All this hype about the new movie The Hunger Games (based on the book trilogy) made me curious. So, last Friday I went to see the movie that promised to be the next big book-to-movie event (much like Harry Potter or Lord of the Rings).
SPOILER ALERT!
The movie was excellent. Incredibly entertaining with an original idea (for once!) and characters that you identified with and were attached to throughout the film. The premise of the movie is the hunger games, a yearly televised execution of "tributes" a boy and girl under the age of 18 from each of the districts in the post-modern era nation Panem. The event is run and enforced by the Capitol, the wealthy district, and it draws district "volunteers" from each of the starving, threadbare districts that surround it. The tributes, some real volunteers, others victims of the lottery (your name is added once on each birthday plus more times in exchange for modest amounts of food, precious to the people constantly on the verge of starvation) are brought to a high-tech arena of sorts, and forced to kill each other using whatever methods available until only one remains. In the meantime, it is required that every person in each district be present for mass viewings of the games. They watch until the end, when the winner is announced and the rest of the tributes have been murdered. They suffer as they watch, while the Capitol uses the games as entertainment and festivity. They constantly bid each other "happy hunger games" and "may the odds be ever in your favor" giggling and smiling at the spectacle.

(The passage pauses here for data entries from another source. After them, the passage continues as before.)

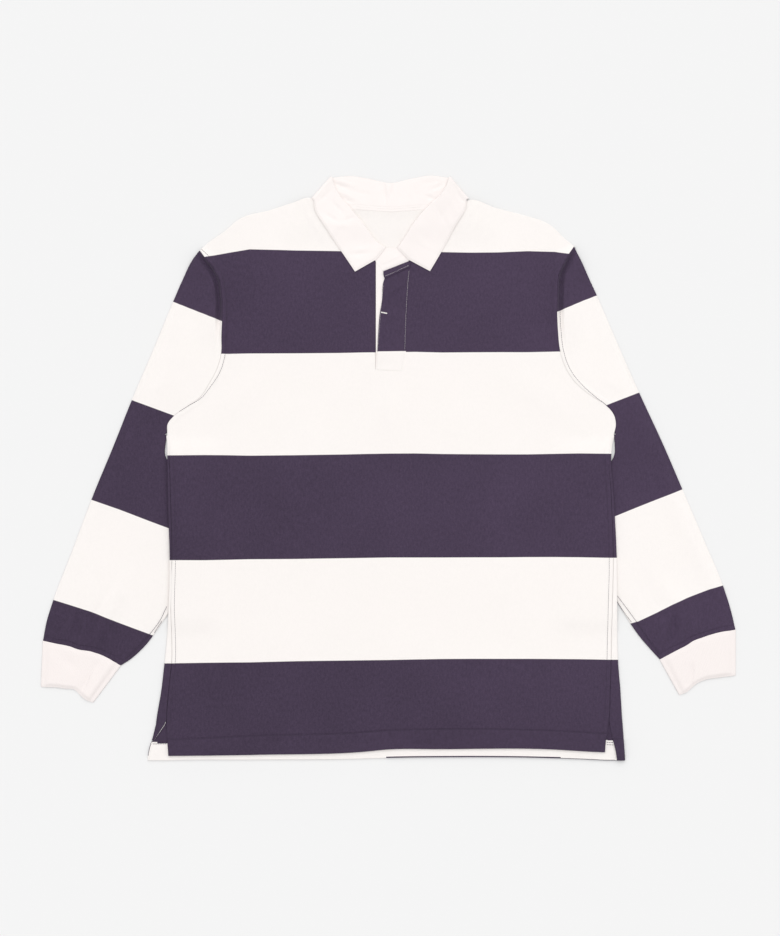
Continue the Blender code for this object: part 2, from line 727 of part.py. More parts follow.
def collar_row(lines, at, reach, turn, crease_out):
    """One row of points across the collar, on the face that lies reach from the middle of the fold's wall.

    turn is 0 on the front parts, pi on the back, and between them at a crease.
    """
    seam, fold, middle, outer = (lines[n][at] for n in ("seam", "fold", "middle", "outer"))
    past = (fold - seam) / np.linalg.norm(fold - seam)
    base = fold - past * (WOVEN + FOLD_INSIDE)
    plan, height = [], []
    for share in STAND_SHARES:
        plan.append(mix(seam, base, share))
        height.append(FOLD_MIDDLE - reach)
    for angle in FOLD_TURN:
        plan.append(base + past * reach * math.sin(angle))
        height.append(FOLD_MIDDLE - reach * math.cos(angle))
    for start, end, shares in ((base, middle, FALL_INNER), (middle, outer, FALL_OUTER)):
        for share in shares:
            plan.append(mix(start, end, share))
            height.append(FOLD_MIDDLE + reach)
    plan, height = np.array(plan), np.array(height)
    placed = plan + crease_out * height[:, None] * math.sin(turn)
    neck = lift(plan[:, 0], plan[:, 1]) / NECK_LIFT
    middle_height = mix(GAP + JERSEY - FOLD_INSIDE, NECK_LIFT * 2 - FOLD_INSIDE, neck)
    return at_height(placed, middle_height + height * math.cos(turn))


def collar_grid(reach):
    """One face of the collar: its right leaf, the crease, the back, the other crease, and its left leaf."""
    rows = []
    for side in ("right", "left"):
        lines = leaf_lines(side)
        part = [collar_row(lines, k, reach, 0, CREASE_OUT[side]) for k in range(LEAF_ROWS)]
        part += [collar_row(lines, -1, reach, turn, CREASE_OUT[side]) for turn in CREASE_TURN]
        rows.append(part)
    lines = back_lines()
    nothing = np.zeros(2)
    back = [collar_row(lines, k, reach, math.pi, nothing) for k in range(COLLAR_BACK_ROWS)]
    return np.array(rows[0] + back + rows[1][::-1])


def collar(finish):
    lining = collar_grid(FOLD_INSIDE)
    skin = collar_grid(FOLD_INSIDE + WOVEN)
    return wall("collar", lining, skin, finish)


# -----------------------------------------------------------------------------------------------------------
# The small pieces of the neck and the placket. Each is a patch between its two sides, a row for each height.

NECKBAND_END = Rows(
    "right_x right_y left_x left_y",
    (-7.0, 265.8, 25.2, 279.0),
    (-11.0, 271.8, 23.8, 280.6),
    (-14.7, 278.2, 20.8, 283.8),
    (-8.6, 287.2, 16.0, 289.0),
    (-2.0, 294.2, 10.0, 293.6),
)
UNDERLAP = Rows(
    "right_x right_y left_x left_y",
    (-17.0, 134.4, 11.6, 134.4),
    (-17.0, 182.0, 14.6, 182.0),
    (-17.0, 230.0, 17.6, 230.0),
    (-17.0, 262.0, 20.2, 262.0),
)
UNDERLAP_TOP = ((-17.0, 276.4), (-15.4, 276.4), (-7.4, 264.0), (3.0, 268.3), (20.8, 275.8))
PLACKET = Rows(
    "right_x right_y left_x left_y",
    (-16.8, 132.4, 18.4, 130.9),
    (-15.1, 158.0, 23.4, 158.0),
    (-14.1, 177.0, 24.2, 177.0),
    (-11.4, 210.4, 25.0, 210.4),
    (-8.7, 226.0, 26.2, 232.0),
    (-7.0, 250.0, 28.4, 262.0),
    (-5.4, 255.0, 28.8, 270.0),
)
PLACKET_BAND = Rows(
    "right_x right_y left_x left_y",
    (-5.4, 255.4, 28.8, 270.4),
    (-6.8, 260.6, 28.4, 274.8),
    (-7.0, 264.7, 27.4, 278.4),
)
BAND_LIFT = WOVEN - JERSEY
BAND_RISE = 0.8
TAPE_WIDTH = 5.4
TAPE_RIGHT = (-44.4, -50.4)
TAPE_LEFT = (44.2, 50.8)


def patch(table):
    """Plan points between a table's two sides, straight across at each of its rows."""
    right, left = table.points("right"), table.points("left")
    return np.array([mix(right, left, k / SLOT_CELLS) for k in range(SLOT_CELLS + 1)])


def raised_patch(name, plan, base, thick, finish):
    """A flat piece whose under face lies base above the surface, and more where the body is raised."""
    floor = base + lift(plan[..., 0], plan[..., 1])
    return wall(name, at_height(plan, floor), at_height(plan, floor + thick), finish)


def neckband_end(finish):
    return raised_patch("neckband_end", patch(NECKBAND_END), JERSEY + GAP, WOVEN, finish)


def placket_underlap(finish):
    plan = patch(UNDERLAP)
    plan = np.concatenate([plan, np.array(UNDERLAP_TOP)[:, None]], axis=1)
    return raised_patch("placket_underlap", plan, JERSEY + GAP, JERSEY, finish)


def placket_outer(finish):
    """The outer strip, with its turned top edge standing a step above the rest."""
    plan = np.concatenate([patch(PLACKET), patch(PLACKET_BAND)], axis=1)
    band = np.concatenate([np.zeros(len(PLACKET.rows)), np.ones(len(PLACKET_BAND.rows))])
    floor = 2 * (JERSEY + GAP) + folds(FRONT_FOLDS, plan[..., 0], plan[..., 1]) + BAND_LIFT * band
    over = floor + JERSEY + BAND_RISE * band
    return wall("placket_outer", at_height(plan, floor), at_height(plan, over), finish)


def neck_tape(finish):
    """A strip along the back's neck edge, whose ends are cut to the slant of the collar's folds."""
    lines = []
    for k, down in enumerate((TAPE_WIDTH, 0)):
        x = np.linspace(TAPE_RIGHT[k], TAPE_LEFT[k], 9)
        lines.append(np.stack([x, back_neck(x) - GAP - down], axis=1))
    plan = np.stack(lines, axis=1)
    return raised_patch("neck_tape", plan, JERSEY + 2 * GAP, TAPE, finish)


def main():
    for old in list(bpy.data.objects):
        bpy.data.objects.remove(old, do_unlink=True)
    striped_jersey = material("striped_jersey", WHITE, 0.9)
    navy_jersey = material("navy_jersey", NAVY, 0.9)
    white_twill = material("white_twill", WHITE, 0.8)
    white_rib = material("white_rib", WHITE, 0.95)

    grid = body_grid()
    back_panel(grid, striped_jersey)
    front_panel(grid, striped_jersey)
    for side in ("right", "left"):
        sleeve(side, striped_jersey)
        cuff(side, white_rib)
    collar(white_twill)
    neckband_end(white_twill)
    neck_tape(white_twill)
    placket_underlap(white_twill)
    placket_outer(navy_jersey)


main()
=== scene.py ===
"""A long-sleeved rugby shirt laid out flat on its back, as a Blender add-on that is run as a script.

The tables and the working sizes are millimetres, and the meshes are made in metres. X runs across the shirt
towards the wearer's left, Y runs up towards the collar, and Z runs up off the surface that it lies on, Z = 0.
"""

import math

import bpy
import numpy as np
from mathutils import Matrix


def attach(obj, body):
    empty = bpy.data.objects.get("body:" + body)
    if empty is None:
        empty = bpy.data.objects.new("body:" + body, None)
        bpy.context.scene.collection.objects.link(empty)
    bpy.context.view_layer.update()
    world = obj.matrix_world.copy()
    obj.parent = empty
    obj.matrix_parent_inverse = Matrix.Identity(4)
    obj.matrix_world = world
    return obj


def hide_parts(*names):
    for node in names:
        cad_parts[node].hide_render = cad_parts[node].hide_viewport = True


bl_info = {
    "name": "Laid-out rugby shirt",
    "version": (1, 0, 0),
    "blender": (4, 5, 0),
    "location": "3D View > Sidebar > Shirt",
    "description": "Dresses the flat pattern pieces of a striped rugby shirt in cloth, seams and stitching",
    "category": "Object",
}

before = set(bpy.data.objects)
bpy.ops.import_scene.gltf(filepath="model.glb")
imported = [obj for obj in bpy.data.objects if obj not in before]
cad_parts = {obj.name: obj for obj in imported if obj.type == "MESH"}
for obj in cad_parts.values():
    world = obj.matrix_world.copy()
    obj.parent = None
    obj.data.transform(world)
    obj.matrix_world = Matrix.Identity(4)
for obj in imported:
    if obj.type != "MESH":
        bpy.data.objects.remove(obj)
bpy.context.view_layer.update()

MM = 0.001


# -----------------------------------------------------------------------------------------------------------
# Settings that a user may change.


def length_setting(name, description, default):
    return bpy.props.FloatProperty(
        name=name, description=description, default=default, min=0, precision=5, unit="LENGTH"
    )


def colour_setting(name, description, default):
    return bpy.props.FloatVectorProperty(
        name=name, description=description, default=default, min=0, max=1, size=3, subtype="COLOR"
    )


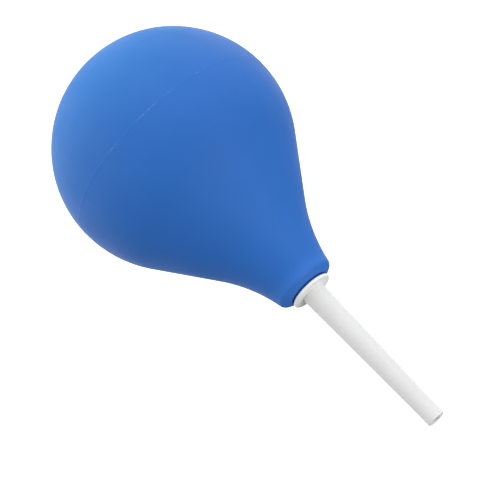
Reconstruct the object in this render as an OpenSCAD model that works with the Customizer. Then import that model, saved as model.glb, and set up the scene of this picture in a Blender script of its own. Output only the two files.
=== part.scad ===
// Squeeze-bulb nasal aspirator, standing on its foot with the nozzle pointing up.
// Millimetres. The origin is at the middle of the foot, and +Z runs along the nozzle.

/* [Bulb] */
// Largest diameter of the bulb
bulb_d = 102; // [100:1:104]
// Thickness of the rubber wall
wall_t = 3; // [2:0.5:4]
// Diameter of the flat foot that the bulb stands on
foot_d = 28; // [26:1:30]
// Half angle of the cone between the ball and the neck, in degrees
shoulder_angle = 34.25; // [33.5:0.25:35.5]
// Half angle of the cone inside, which makes the wall thicker towards the neck
inner_angle = 37; // [36.5:0.25:38]
// Radius of the hollow curve between the cone and the neck, where the neck is long enough for it
flare_r = 72; // [60:1:80]

/* [Neck] */
// Height of the neck's mouth above the foot
neck_z = 133; // [132:0.1:136]
// Diameter that the neck's taper would come to at that height
neck_d = 25.7; // [24.9:0.1:26.5]
// Half angle of the neck's taper, in degrees
neck_angle = 12.4; // [11.6:0.2:13.4]
// Diameter of the flat rim round the mouth
rim_d = 19.2; // [18.6:0.1:19.8]
// Slope of the lip outside the rim, in degrees
lip_angle = 28; // [24:1:36]
// Rounding between that slope and the neck's taper
lip_edge_r = 2.5; // [1.5:0.1:3]

/* [Squeeze walls] */
// Diameter of the round piece of wall that a finger presses in
press_d = 60; // [40:1:60]
// Gap round each of those pieces
press_gap = 0.3; // [0.2:0.1:0.6]

/* [Neck insert] */
// Outer diameter of the hard insert
insert_d = 17; // [16.5:0.1:17.5]
// Length of the insert
insert_h = 16.4; // [15.4:0.2:17.4]
// How far each grip rib stands out of the insert
rib_h = 0.8; // [0.4:0.1:1]
// Number of grip ribs
rib_count = 3; // [2:1:3]

/* [Sealing ring] */
// Diameter of the ring's round cord
seal_cord_d = 2.4; // [2.2:0.1:2.6]
// Height of the ring, pressed between the insert and the flange
seal_t = 2.2; // [2.1:0.1:2.2]
// How deep the ring sits in the neck's mouth
seal_inset = 1.3; // [1.1:0.1:1.6]

/* [Nozzle] */
// Diameter of the flange
flange_d = 18.6; // [18:0.2:20]
// Thickness of the flange
flange_t = 1.3; // [1.2:0.1:2]
// Rounding of the flange's outer edge
flange_edge_r = 0.6; // [0.3:0.1:0.6]
// Length of the tube in front of the flange
tube_h = 72.7; // [60:0.1:80]
// Diameter of the tube at the flange
tube_root_d = 10.4; // [9:0.1:10.8]
// Diameter of the tube at its tip
tube_tip_d = 8; // [6.4:0.1:8.4]
// Length of the straight stretch at the tip
tip_h = 8; // [6:0.5:12]
// Rounding of the tip's outer edge
tip_edge_r = 0.6; // [0.2:0.1:0.8]
// Diameter of the channel right through the nozzle
channel_d = 3.2; // [2:0.1:4]
// Length of the shank below the flange
shank_h = 16.2; // [15:0.1:17]

/* [Thread] */
// Rise of the thread in one turn
lead = 3; // [3:0.1:3.4]
// Diameter of the shank at the thread's root
shank_d = 11; // [10.6:0.1:11.2]
// How far the thread stands out of the shank, and out of the insert's bore
thread_h = 0.8; // [0.6:0.1:0.9]
// Clearance between the thread's crest and the wall opposite
thread_gap = 0.3; // [0.25:0.05:0.4]

/* [Hidden] */

bulb_blue = "royalblue";
seal_blue = "royalblue";
nozzle_white = "white";
insert_white = "whitesmoke";

round_fn = 180;
small_fn = 96;

// Bulb: a ball with its foot cut flat, then a cone, a hollow curve and the neck's own slight cone
bulb_r = bulb_d / 2;
centre_z = sqrt(bulb_r * bulb_r - foot_d * foot_d / 4);
inner_r = bulb_r - wall_t;
neck_r = neck_d / 2;
shoulder_slope = tan(shoulder_angle);
neck_slope = tan(neck_angle);

// Where the cone leaves the ball, outside and inside
shoulder = [bulb_r * cos(shoulder_angle), centre_z + bulb_r * sin(shoulder_angle)];
inner_shoulder = [inner_r * cos(inner_angle), centre_z + inner_r * sin(inner_angle)];

// The neck's taper and the lip's slope meet in a corner, which lip_edge_r rounds off
rim_r = rim_d / 2;
lip_slope = tan(lip_angle);
lip_drop = (neck_r - rim_r) * lip_slope / (1 - neck_slope * lip_slope);
lip_reach = lip_edge_r * tan((90 - neck_angle - lip_angle) / 2);
lip_low = [
    neck_r + neck_slope * lip_drop + lip_reach * sin(neck_angle),
    neck_z - lip_drop - lip_reach * cos(neck_angle),
];
lip_high = [
    neck_r + neck_slope * lip_drop - lip_reach * cos(lip_angle),
    neck_z - lip_drop + lip_reach * sin(lip_angle),
];
lip_centre = lip_low - lip_edge_r * [cos(neck_angle), sin(neck_angle)];

// The cone and the neck meet in a corner, which the hollow curve rounds off
corner_z = (shoulder.x + shoulder_slope * shoulder.y - neck_r - neck_slope * neck_z)
    / (shoulder_slope - neck_slope);
corner_r = neck_r + neck_slope * (neck_z - corner_z);
flare_turn = tan((shoulder_angle - neck_angle) / 2);
flare_room = (lip_low.y - corner_z) / cos(neck_angle) - 0.5;
flare_reach = min(flare_r * flare_turn, flare_room);
curve_r = flare_reach / flare_turn;
flare_low = [
    corner_r + flare_reach * sin(shoulder_angle),
    corner_z - flare_reach * cos(shoulder_angle),
];
flare_high = [
    corner_r - flare_reach * sin(neck_angle),
    corner_z + flare_reach * cos(neck_angle),
];
flare_centre = flare_low + curve_r * [cos(shoulder_angle), sin(shoulder_angle)];

// The neck's bore, which holds the insert with the sealing ring on top of it
insert_r = insert_d / 2;
insert_top_z = neck_z - seal_inset;
insert_z = insert_top_z - insert_h;
bore_low_z = inner_shoulder.y + (inner_shoulder.x - insert_r) / tan(inner_angle);
barb_h = 2.2;
barb_r = insert_r + 1.6;
rib_w = 1.6;
rib_low_z = bore_low_z + 1.4;
rib_step = (insert_top_z - 1.4 - rib_w - rib_low_z) / (rib_count - 1);

// The thread's two ridges: one stands out of the shank, one out of the insert's bore
shank_r = shank_d / 2;
thread_crest_r = shank_r + thread_h;
insert_bore_r = thread_crest_r + thread_gap;
ridge_bury = 0.3;
ridge_root_w = 1.8;
ridge_crest_w = 1;
ridge_steps = 20;
ridge_turns = 2.5;
ridge_fade = 60;
ridge_low_fade = 0.2;
thread_z = neck_z - 13.1;

seal_bore_r = shank_r + thread_gap;
flange_z = insert_top_z + seal_t;
tube_z = flange_z + flange_t;
tip_z = tube_z + tube_h;

// Half sections of the bulb, to be turned about the axis. They are stacked, one on the next.
module ball_section(r, low_z, high_z) {
    intersection() {
        translate([0, centre_z]) circle(r = r, $fn = round_fn);
        translate([0, low_z]) square([r + 1, high_z - low_z]);
    }
}

module cone_section(low, high) {
    polygon([[0, low.y], low, high, [0, high.y]]);
}

module flare_section() {
    difference() {
        cone_section(flare_low, flare_high);
        translate(flare_centre) circle(r = curve_r, $fn = 4 * round_fn);
    }
}

module neck_section() {
    union() {
        polygon([[0, flare_high.y], flare_high, lip_low, lip_high, [rim_r, neck_z], [0, neck_z]]);
        translate(lip_centre) circle(r = lip_edge_r, $fn = small_fn);
    }
}

module outer_section() {
    union() {
        ball_section(bulb_r, 0, shoulder.y);
        cone_section(shoulder, flare_low);
        flare_section();
        neck_section();
    }
}

module inner_section() {
    union() {
        ball_section(inner_r, wall_t, inner_shoulder.y);
        cone_section(inner_shoulder, [insert_r, bore_low_z]);
    }
}

// Outline of the insert: a sleeve with grip ribs and a barb below the neck's bore
module insert_section() {
    union() {
        translate([0, insert_z]) square([insert_r, insert_h]);
        polygon([
            [0, insert_z],
            [barb_r, insert_z],
            [insert_r, insert_z + barb_h],
            [0, insert_z + barb_h],
        ]);
        for (i = [0 : rib_count - 1])
            translate([0, rib_low_z + i * rib_step])
                polygon([
                    [0, 0],
                    [insert_r, 0],
                    [insert_r + rib_h, rib_w / 2],
                    [insert_r, rib_w],
                    [0, rib_w],
                ]);
    }
}

// The whole rubber shell, before the two squeeze walls are parted from it
module shell() {
    rotate_extrude($fn = round_fn)
        difference() {
            outer_section();
            inner_section();
            insert_section();
            translate([0, bore_low_z - 0.5]) square([insert_r, neck_z - bore_low_z + 1]);
        }
}

// A round bar along Y through the ball's middle, side = -1 for the front half and 1 for the rear
module press_bar(d, side) {
    translate([0, 0, centre_z])
        rotate([-90 * side, 0, 0])
            cylinder(h = bulb_d, d = d, $fn = round_fn);
}

// One ridge of the thread, swept up a right-hand helix, buried ridge_bury deep in the wall it stands on
function ridge_height(a, turns) = min(1, max(ridge_low_fade, min(a, 360 * turns - a) / ridge_fade));

function ridge_points(wall_r, outward, turns) = [
    for (i = [0 : ridge_steps * turns])
        let (
            a = 360 * i / ridge_steps,
            root = wall_r - outward * ridge_bury,
            crest = wall_r + outward * thread_h * ridge_height(a, turns)
        )
        for (p = [
            [root, -ridge_root_w / 2],
            [crest, -ridge_crest_w / 2],
            [crest, ridge_crest_w / 2],
            [root, ridge_root_w / 2],
        ])
            [p.x * cos(a), p.x * sin(a), p.y + lead * a / 360]
];

function flipped(face, outward) = outward > 0 ? face : [face[2], face[1], face[0]];

function ridge_faces(outward, turns) = [
    for (i = [0 : ridge_steps * turns - 1])
        for (j = [0 : 3])
            let (
                a = 4 * i + j,
                b = 4 * i + (j + 1) % 4
            )
            for (face = [[a, b, b + 4], [a, b + 4, a + 4]])
                flipped(face, outward),
    for (face = [[0, 3, 2], [0, 2, 1]])
        flipped(face, outward),
    for (face = [[0, 1, 2], [0, 2, 3]])
        flipped([for (k = face) k + 4 * ridge_steps * turns], outward)
];

module thread_ridge(wall_r, outward, turns) {
    polyhedron(
        points = ridge_points(wall_r, outward, turns),
        faces = ridge_faces(outward, turns),
        convexity = 10
    );
}

module bulb_body() {
    color(bulb_blue)
        difference() {
            shell();
            press_bar(press_d, -1);
            press_bar(press_d, 1);
        }
}

module squeeze_wall(side) {
    color(bulb_blue)
        intersection() {
            shell();
            press_bar(press_d - 2 * press_gap, side);
        }
}

module neck_insert() {
    color(insert_white)
        union() {
            difference() {
                rotate_extrude($fn = small_fn) insert_section();
                translate([0, 0, insert_z - 1])
                    cylinder(h = insert_h + 2, r = insert_bore_r, $fn = small_fn);
            }
            translate([0, 0, thread_z + lead / 2])
                thread_ridge(insert_bore_r, -1, ridge_turns);
        }
}

// A round cord bent into a ring, with its two pressed sides flat
module sealing_ring() {
    color(seal_blue)
        rotate_extrude($fn = small_fn)
            intersection() {
                translate([seal_bore_r + seal_cord_d / 2, insert_top_z + seal_t / 2])
                    circle(d = seal_cord_d, $fn = small_fn);
                translate([0, insert_top_z]) square([2 * insert_r, seal_t]);
            }
}

// A disc with its upper outer edge rounded
module rounded_disc_section(r, h, edge_r) {
    union() {
        polygon([[0, 0], [r, 0], [r, h - edge_r], [r - edge_r, h], [0, h]]);
        translate([r - edge_r, h - edge_r]) circle(r = edge_r, $fn = small_fn);
    }
}

module nozzle() {
    tip_r = tube_tip_d / 2;
    color(nozzle_white)
        difference() {
            union() {
                translate([0, 0, flange_z - shank_h])
                    cylinder(h = shank_h + 0.5, r = shank_r, $fn = small_fn);
                translate([0, 0, thread_z])
                    thread_ridge(shank_r, 1, ridge_turns);
                translate([0, 0, flange_z])
                    rotate_extrude($fn = small_fn)
                        rounded_disc_section(flange_d / 2, flange_t, flange_edge_r);
                translate([0, 0, tube_z - 0.5])
                    cylinder(h = tube_h - tip_h + 0.5, d1 = tube_root_d, d2 = tube_tip_d, $fn = small_fn);
                translate([0, 0, tip_z - tip_h])
                    rotate_extrude($fn = small_fn)
                        rounded_disc_section(tip_r, tip_h, tip_edge_r);
            }
            translate([0, 0, flange_z - shank_h - 1])
                cylinder(h = tip_z - flange_z + shank_h + 2, d = channel_d, $fn = small_fn);
        }
}

bulb_body();
squeeze_wall(-1);  // front_squeeze_wall
squeeze_wall(1);  // rear_squeeze_wall
neck_insert();
sealing_ring();
nozzle();
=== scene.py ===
"""Looks of a squeeze-bulb nasal aspirator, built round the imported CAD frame. Metres throughout."""

import math

import bmesh
import bpy
import numpy as np
from mathutils import Matrix, Vector


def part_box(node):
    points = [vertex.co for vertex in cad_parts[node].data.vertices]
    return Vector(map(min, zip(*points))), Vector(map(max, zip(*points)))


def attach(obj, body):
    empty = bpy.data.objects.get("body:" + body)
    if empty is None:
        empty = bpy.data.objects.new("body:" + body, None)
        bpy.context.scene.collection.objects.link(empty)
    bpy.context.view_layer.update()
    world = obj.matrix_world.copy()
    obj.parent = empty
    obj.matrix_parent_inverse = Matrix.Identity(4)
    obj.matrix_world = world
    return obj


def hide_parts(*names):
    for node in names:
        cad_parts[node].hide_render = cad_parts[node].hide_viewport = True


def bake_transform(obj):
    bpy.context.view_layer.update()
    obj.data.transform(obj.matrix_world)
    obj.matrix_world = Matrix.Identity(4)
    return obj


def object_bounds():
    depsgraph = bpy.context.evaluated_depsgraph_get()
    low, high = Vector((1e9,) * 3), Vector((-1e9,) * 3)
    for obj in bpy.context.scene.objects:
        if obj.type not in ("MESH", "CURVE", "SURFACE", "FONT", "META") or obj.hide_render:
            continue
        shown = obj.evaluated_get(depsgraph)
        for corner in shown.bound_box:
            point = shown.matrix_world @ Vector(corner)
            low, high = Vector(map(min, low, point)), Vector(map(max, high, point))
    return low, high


MM = 0.001

# ---------------------------------------------------------------- the frame

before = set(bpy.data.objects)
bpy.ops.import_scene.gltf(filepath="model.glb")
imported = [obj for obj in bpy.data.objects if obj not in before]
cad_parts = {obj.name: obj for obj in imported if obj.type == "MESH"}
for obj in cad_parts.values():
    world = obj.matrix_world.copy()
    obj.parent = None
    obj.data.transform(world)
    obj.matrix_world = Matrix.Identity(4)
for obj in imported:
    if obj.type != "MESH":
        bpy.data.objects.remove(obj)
cad_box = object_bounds()
body_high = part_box("bulb_body")[1]
wall_low, wall_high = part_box("front_squeeze_wall")
insert_low, insert_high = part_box("neck_insert")
seal_low, seal_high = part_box("sealing_ring")
nozzle_low, nozzle_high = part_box("nozzle")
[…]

The movie was brutal. The tribute children bludgeoned, poisoned, stabbed, and shot each other dead. As a member of the audience I was disgusted by the excess of the Capitol and the poverty that wracked the poor districts. I was horrified at the idea of a government, of a people, being entertained by such slaughter.
And then I realized it. I was just as entertained. I was rooting for my favorite tributes, excited when they killed an adversary. At one point nearly the entire audience stood up in the theater and clapped after a particularly ruthless and cruel character had her neck snapped. What does that say about society today? How can we enjoy such gruesomeness? Why do humans love war, violence, and cruelty on the big screen? These questions bring the movie scenario a little too close to reality for comfort. It's true, movies like this are incredibly entertaining. Fast paced, action packed, thrilling, The Hunger Games was a great film, but the implications are unsettling.
I'd love to see you try to answer the questions that you pose at the end here.